Ce que l’Amérique refuse de considérer face à tout cela, c’est qu’il existe une autre façon d’habiter l’espace : des quartiers avec du voisinage, des villages et des villes avec des transports en commun. Certains des enfants du millénaire gravitent vers des lieux conçus dans ce sens, parce qu’ils ont grandi dans les « banlieues » et qu’ils connaissent bien la nullité sociale qui y est induite. Mais le reste de l’Amérique est toujours engagé dans la plus mauvaise allocation de ressources de l’histoire du monde : la vie en banlieue. Et de façon tragique, bien sûr, nous sommes tous bloqués avec toute cette « infrastructure » dans notre vie quotidienne. Elle a déjà été construite! Une partie de l’appel de Donald Trump était sa promesse de garder ce système en bon état de fonctionnement.

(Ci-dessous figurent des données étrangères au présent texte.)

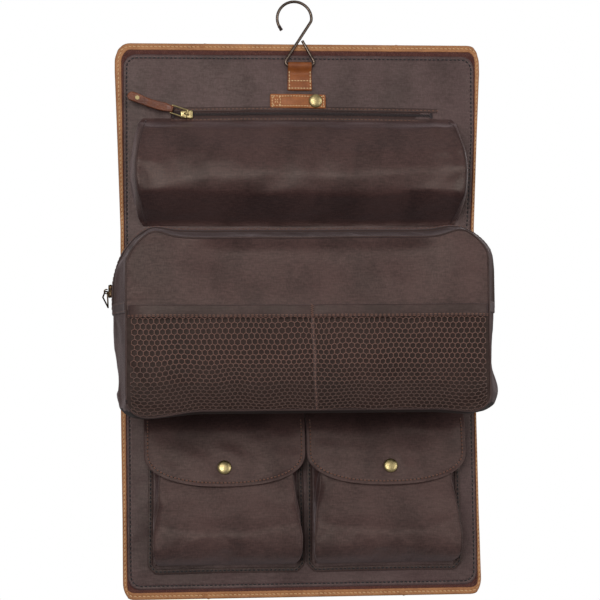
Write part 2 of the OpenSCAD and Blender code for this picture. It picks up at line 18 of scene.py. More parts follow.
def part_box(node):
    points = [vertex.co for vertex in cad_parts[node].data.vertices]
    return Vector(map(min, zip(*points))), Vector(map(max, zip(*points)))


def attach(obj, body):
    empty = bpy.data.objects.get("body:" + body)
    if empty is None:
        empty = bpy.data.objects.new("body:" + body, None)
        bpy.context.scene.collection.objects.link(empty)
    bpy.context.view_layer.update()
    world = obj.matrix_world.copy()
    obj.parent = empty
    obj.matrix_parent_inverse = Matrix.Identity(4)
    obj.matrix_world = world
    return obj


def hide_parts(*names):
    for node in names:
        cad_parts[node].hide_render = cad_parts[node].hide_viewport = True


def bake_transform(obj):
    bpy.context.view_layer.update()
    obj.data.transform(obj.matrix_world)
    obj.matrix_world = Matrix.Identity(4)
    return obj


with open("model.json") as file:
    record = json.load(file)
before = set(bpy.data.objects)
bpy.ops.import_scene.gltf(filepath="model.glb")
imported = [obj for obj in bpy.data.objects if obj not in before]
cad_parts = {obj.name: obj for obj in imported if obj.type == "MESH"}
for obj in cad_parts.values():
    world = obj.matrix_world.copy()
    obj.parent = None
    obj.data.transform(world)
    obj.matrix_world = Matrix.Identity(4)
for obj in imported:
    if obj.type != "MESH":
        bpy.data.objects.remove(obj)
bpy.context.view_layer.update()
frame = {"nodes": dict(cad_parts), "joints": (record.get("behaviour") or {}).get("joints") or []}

MM = 0.001
OUT = (0, -1, 0)  # the way the panel's front faces
FOLD_REACH = 9  # how far each side of a fold its ends are set
UP, LOW = ("upper_section", "middle_section"), ("middle_section", "lower_section")


def box_mm(node):
    """Corners of a CAD node in the row frame, in millimetres."""
    return [np.array(c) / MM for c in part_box(node)]


lining_lo, lining_hi = box_mm("upper_lining")
shell_lo, shell_hi = box_mm("upper_leather_shell")
low_lo, low_hi = box_mm("lower_leather_shell")
mid_lo, mid_hi = box_mm("middle_lining")
ORIGIN = np.array([(shell_lo[0] + shell_hi[0]) / 2, lining_lo[1], 0.0])
HALF_W = (shell_hi[0] - shell_lo[0]) / 2
TOP_Z, BOTTOM_Z = shell_hi[2], low_lo[2]
UPPER_FOLD, LOWER_FOLD = (shell_lo[2] + mid_hi[2]) / 2, (mid_lo[2] + low_hi[2]) / 2
SPLIT_Z = (UPPER_FOLD + LOWER_FOLD) / 2
LINING_INSET = TOP_Z - lining_hi[2]
CORNER_R = 14
BACK_Y = shell_hi[1] - ORIGIN[1]


def row(v):
    """Panel millimetres to row-frame metres."""
    return (np.asarray(v, float) + ORIGIN) * MM


# ---------------------------------------------------------------- shapes

def smooth(t):
    t = np.clip(t, 0, 1)
    return t * t * (3 - 2 * t)


def wobble(x, z, wave, seed, n=7):
    """A smooth random field from -1 to 1, about wave millimetres across."""
    r = np.random.default_rng(seed)
    a, p = r.uniform(0, 2 * math.pi, (2, n))
    k = 2 * math.pi / (wave * r.uniform(0.7, 1.6, n))
    x, z = np.asarray(x, float), np.asarray(z, float)
    return sum(np.sin(k[i] * (x * math.cos(a[i]) + z * math.sin(a[i])) + p[i])
        for i in range(n)) / math.sqrt(n) / 1.4


def hump(t):
    """A smooth rise to 1 and back, centred on 0."""
    return np.exp(-t ** 2)


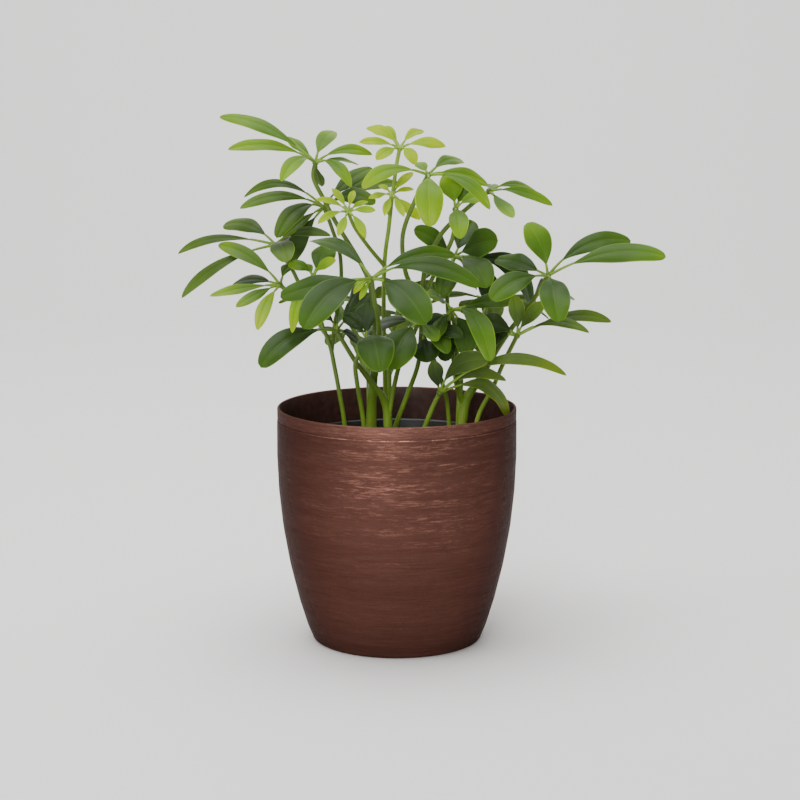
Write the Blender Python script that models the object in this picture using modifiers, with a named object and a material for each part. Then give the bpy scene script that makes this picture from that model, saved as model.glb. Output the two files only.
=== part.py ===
"""Dwarf umbrella tree in a black grow pot, standing in a copper-brown cover pot.

Metres, +Z up, the pot's axis on the origin and its base on z = 0. The front is towards -Y.
Leaves are placed in millimetres as (right, up, toward): right and up as the front view shows them
in the plane of the pot's axis, and toward as the depth in front of that plane.
"""
import math
from collections import namedtuple

import bmesh
import bpy
from mathutils import Matrix, Vector

MM = 0.001

# The pots and the soil, in millimetres
POT_HEIGHT = 119.0
POT_WALL = 1.5
LIP_BOTTOM = 112.6
GROOVE_DEPTH = 0.5
GROOVE_HEIGHT = 1.0
BASE_ROUND = 1.8
# Outer radius of the cover pot at heights above its base, bottom to top
POT_PROFILE = [(8.1, 45.6), (20.7, 49.5), (39.5, 54.1), (58.3, 57.4), (77.0, 59.4), (95.0, 60.2)]
BASE_RADIUS = 43.0
CONTACT_RADIUS = 40.7
LIP_RADIUS = 60.0
POT_SIDES = 32

GROW_RIM_Z = 103.0
GROW_RIM_RADIUS = 54.0
GROW_BASE_RADIUS = 39.0
GROW_WALL = 1.0
GROW_RIM_BEAD = 1.2
GROW_GAP = 0.3
GROW_SIDES = 28

SOIL_TOP = 93.0
SOIL_GAP = 0.3
STEM_DEPTH = 12.0
HOLE_CLEARANCE = 0.35

# The eye that the front view's right and up are measured from
EYE = Vector((1.6, -1097.65, 312.3))

# A leaflet: a stalk, then a blade folded a little along its midrib
BLADE_THICKNESS = 0.7
STALK_WIDTH = 1.1
STALK_SHARE = 0.16
BLADE_STEPS = 4
BLADE_FOLD = 0.16
HUB_RADIUS = 1.8
TRUNK_RADIUS = 2.5

# The leaflets' faces turn up and outwards: towards the front view on that side, and back behind
LIGHT = Vector((0.0, -0.8, 0.75))
REAR_LIGHT = Vector((0.0, 0.35, 1.0))
REAR_Y = 40.0

GREEN = (0.09, 0.23, 0.04)
DARK = (0.035, 0.11, 0.025)
LIME = (0.38, 0.50, 0.04)


def seen(right, up, toward):
    """The point that the front view shows at (right, up), at a depth in front of the pot's axis."""
    on_plane = Vector((right, 0.0, up))
    share = (-EYE.y - toward) / -EYE.y
    return EYE + (on_plane - EYE) * share


def clear_scene():
    """Remove every object that the file starts with."""
    for item in list(bpy.data.objects):
        bpy.data.objects.remove(item, do_unlink=True)


def material(name, colour, roughness, metallic=0.0):
    """A Principled material in one colour."""
    made = bpy.data.materials.get(name)
    if made:
        return made
    made = bpy.data.materials.new(name)
    made.use_nodes = True
    shader = made.node_tree.nodes["Principled BSDF"]
    shader.inputs["Base Color"].default_value = (*colour, 1.0)
    shader.inputs["Roughness"].default_value = roughness
    shader.inputs["Metallic"].default_value = metallic
    return made


def place(name, mesh, group, finish=None):
    """An object of a mesh, in its collection, with its material."""
    item = bpy.data.objects.new(name, mesh)
    group.objects.link(item)
    if finish:
        mesh.materials.clear()
        mesh.materials.append(finish)
    return item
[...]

Tout cela reste à résoudre. Le désordre politique qui fait bouillonner actuellement l’Amérique est là, parce que les contradictions dans notre vie nationale sont devenues très nettement évidentes, et la première chose à craquer est le consensus politique qui permet au train-train quotidien de continuer à avancer sans à-coup. Les turbulences politiques ne vont que faire accélérer les turbulences économiques qui les accompagnent, dans une boucle de rétroaction qui va s’auto-alimenter. Cette dynamique a beaucoup de chemin devant elle, avant que l’un de ces problèmes ne soit résolu de manière satisfaisante.